"Wasn't It A Full Life Lillie And Isn't This A Good End"

Nora Connolly O'Brien was born in Edinburgh in 1893, the second child to James and Lillie Connolly. In this interview she talks about the visits she and her mother made to the hospital in Dublin Castle to see her father while awaiting the outcome of his court martial which had taken place.

During the Easter Rising, James Connolly was hit in the ankle by a ricochet bullet. Despite the best efforts of James Ryan, a medical student and member of the GPO garrison, the wound became gangrenous. By the time they surrendered it was clear he did not have long to live.

Despite this Connolly was taken to the Red Cross military hospital at Dublin Castle and placed under guard. Describing their first visit to the Castle Nora says that there were soldiers everywhere, outside and inside the room where her father was held. They were only allowed to speak of personal matters. They managed to hold up until Connolly gave Nora some of his writings that she was to give to Francis Sheehy Skeffington to publish.

That was the last straw. I tried to keep by the rule until then but I said "Skeffington's gone."

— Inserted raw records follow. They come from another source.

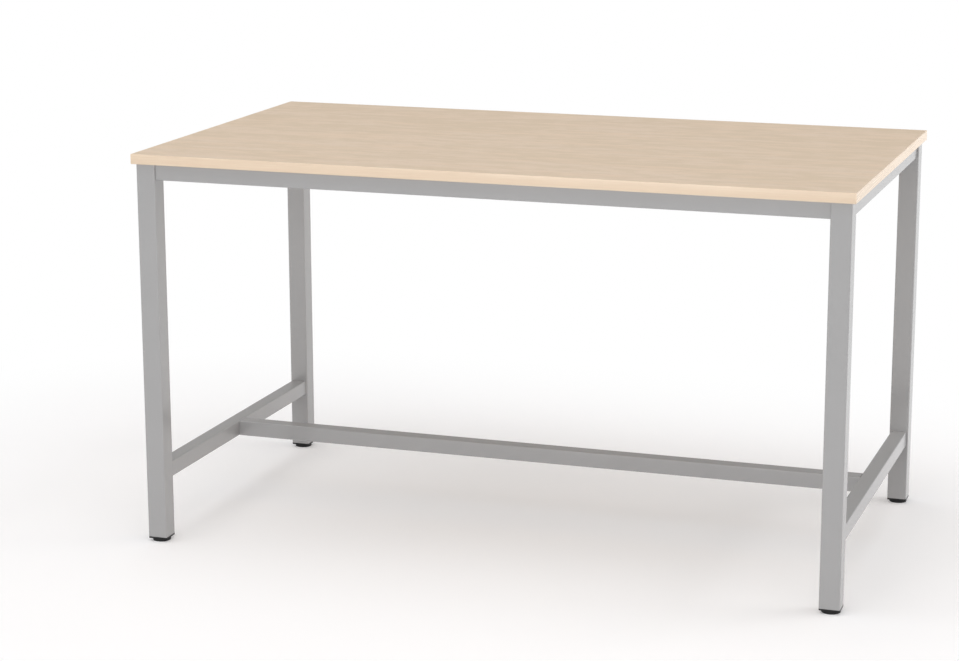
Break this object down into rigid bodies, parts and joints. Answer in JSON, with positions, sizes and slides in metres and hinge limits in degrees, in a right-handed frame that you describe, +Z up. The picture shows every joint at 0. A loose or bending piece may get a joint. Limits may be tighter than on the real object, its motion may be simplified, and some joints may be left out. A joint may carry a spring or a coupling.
{
  "type": "standing meeting table",
  "caption": "Standing-height rectangular meeting table: laminated board on a square steel tube frame with an H-shaped foot stretcher and levelling glides under the legs.",
  "frame": {"origin": "on the floor, under the middle of the board", "axes": "+X along the table's length, +Y from the front to the back, +Z up"},
  "size_m": [1.8, 1, 1],
  "materials": {
    "maple_laminate": "satin",
    "maple_edging": "satin",
    "chipboard": "raw",
    "silver_powder_coat": "satin",
    "zinc_plated_steel": "bright zinc plated",
    "black_nylon": "satin"
  },
  "bodies": {
    "frame": {"back_rail": "silver_powder_coat", "back_rail_end_plates": "silver_powder_coat", "backing_laminate": "maple_laminate", "board_core": "chipboard", "board_screws": "zinc_plated_steel", "centre_stretcher": "silver_powder_coat", "centre_stretcher_end_plates": "silver_powder_coat", "cleats": "silver_powder_coat", "edge_band_back": "maple_edging", "edge_band_front": "maple_edging", "edge_band_left": "maple_edging", "edge_band_right": "maple_edging", "front_rail": "silver_powder_coat", "front_rail_end_plates": "silver_powder_coat", "joint_bolts": "zinc_plated_steel", "joint_rivet_nuts": "zinc_plated_steel", "left_end_frame_welds": "silver_powder_coat", "left_end_rail": "silver_powder_coat", "left_end_stretcher": "silver_powder_coat", "leg_back_left": "silver_powder_coat", "leg_back_right": "silver_powder_coat", "leg_front_left": "silver_powder_coat", "leg_front_right": "silver_powder_coat", "leg_inserts": "black_nylon", "right_end_frame_welds": "silver_powder_coat", "right_end_rail": "silver_powder_coat", "right_end_stretcher": "silver_powder_coat", "top_laminate": "maple_laminate"},
    "front_left_pad": {"glide_pad_front_left": "black_nylon"},
    "front_left_stem": {"glide_stem_front_left": "zinc_plated_steel"},
    "back_left_pad": {"glide_pad_back_left": "black_nylon"},
    "back_left_stem": {"glide_stem_back_left": "zinc_plated_steel"},
    "front_right_pad": {"glide_pad_front_right": "black_nylon"},
    "front_right_stem": {"glide_stem_front_right": "zinc_plated_steel"},
    "back_right_pad": {"glide_pad_back_right": "black_nylon"},
    "back_right_stem": {"glide_stem_back_right": "zinc_plated_steel"}
  },
  "joints": [
    {"name": "front_left_glide_height", "type": "slide", "parent": "frame", "child": "front_left_pad", "axis": [0, 0, -1], "range_m": [0, 0.015]},
    {"name": "front_left_stem_turn", "type": "hinge", "parent": "front_left_pad", "child": "front_left_stem", "pos_m": [-0.865, -0.465, 0.02], "axis": [0, 0, -1], "range_deg": [0, 4320]},
    {"name": "back_left_glide_height", "type": "slide", "parent": "frame", "child": "back_left_pad", "axis": [0, 0, -1], "range_m": [0, 0.015]},
    {"name": "back_left_stem_turn", "type": "hinge", "parent": "back_left_pad", "child": "back_left_stem", "pos_m": [-0.865, 0.465, 0.02], "axis": [0, 0, -1], "range_deg": [0, 4320]},
    {"name": "front_right_glide_height", "type": "slide", "parent": "frame", "child": "front_right_pad", "axis": [0, 0, -1], "range_m": [0, 0.015]},
    {"name": "front_right_stem_turn", "type": "hinge", "parent": "front_right_pad", "child": "front_right_stem", "pos_m": [0.865, -0.465, 0.02], "axis": [0, 0, -1], "range_deg": [0, 4320]},
    {"name": "back_right_glide_height", "type": "slide", "parent": "frame", "child": "back_right_pad", "axis": [0, 0, -1], "range_m": [0, 0.015]},
    {"name": "back_right_stem_turn", "type": "hinge", "parent": "back_right_pad", "child": "back_right_stem", "pos_m": [0.865, 0.465, 0.02], "axis": [0, 0, -1], "range_deg": [0, 4320]}
  ],
  "couplings": [
    {"joint": "front_left_glide_height", "follows": "front_left_stem_turn", "m_per_rad": 0.00019894},
    {"joint": "back_left_glide_height", "follows": "back_left_stem_turn", "m_per_rad": 0.00019894},
    {"joint": "front_right_glide_height", "follows": "front_right_stem_turn", "m_per_rad": 0.00019894},
    {"joint": "back_right_glide_height", "follows": "back_right_stem_turn", "m_per_rad": 0.00019894}
  ]
}
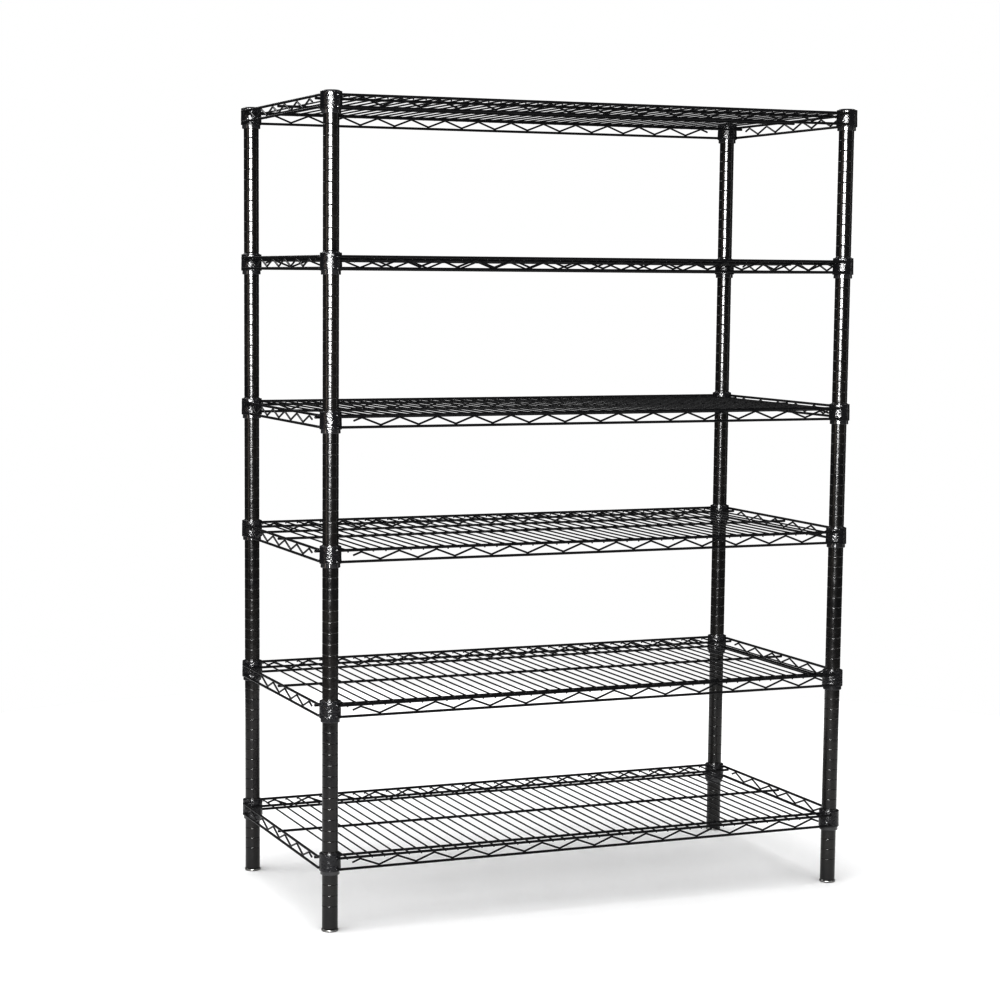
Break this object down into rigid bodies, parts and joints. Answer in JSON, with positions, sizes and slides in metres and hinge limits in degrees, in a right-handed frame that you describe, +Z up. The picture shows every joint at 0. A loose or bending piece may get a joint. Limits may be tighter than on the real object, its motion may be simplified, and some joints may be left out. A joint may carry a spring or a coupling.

Nora and her mother believed that because her father was so badly wounded, the authorities would not execute him, but Connolly knew that would not be the case. He told them stories of the bravery of the men and women who had fought. In particular how one young boy who was his stretcher bearer tried to shield him from the gunfire during the evacuation of the GPO.

Anytime a bullet seemed to come near he would move his body so he'd get it instead of my father.  

Nora states that her father had no regrets.

He thanked God that he had allowed him to live to see the day when thousands of Irishmen and boys and hundreds of Irishwomen and girls would rise. 

The next time Nora saw her father was in the early hours of 12 May. Describing their journey to the Castle Nora remembers that 'it was an awfully queer, eerie trip'. They thought this was another routine visit but when they entered his room Connolly told his wife and daughter that he was to be executed. Nora remembers how her father tried to remain strong for the family. 

When no one was looking he slipped her a copy of the statement he made at his court martial which she was to have published. Finally word came that they had to leave.

Then they told us time was up and we would have to go he was to be shot at dawn.

James Connolly was executed in Kilmainham Gaol on 12 May 1916. Unable to stand due to his injuries, he was tied to a chair and shot. His execution helped turn the tide of public opinion in favour of the Volunteers. 

Nora recalls that some time after her father's execution, her mother was visited by a soldier who had been a member of the firing squad.

He felt he couldn't go on living unless she forgave him for being on it... Mama said "Don't worry. You only did your duty and he said he would do a prayer for all men who do their duty".  

Nora Connolly O'Brien was Chief Officer, ‘Betsy Gray’ Sluagh, Na Fianna Éireann and O/C Cumann na mBan, Belfast. After the Easter Rising Nora went on a lecture tour of America telling of the events that had happened during Easter Week. Nora fought on the anti-Treaty side during the Irish Civil War. In 1922 she married Seamus O'Brien. She devoted the rest of her life to campaigning for the cause of Labour and Irish independence. Nora Connolly O'Brien died in 1981. She was eighty-eight years old. 

Nora Connolly O'Brien was interviewed for the RTÉ Television project 'Portraits 1916' on 30 October 1965.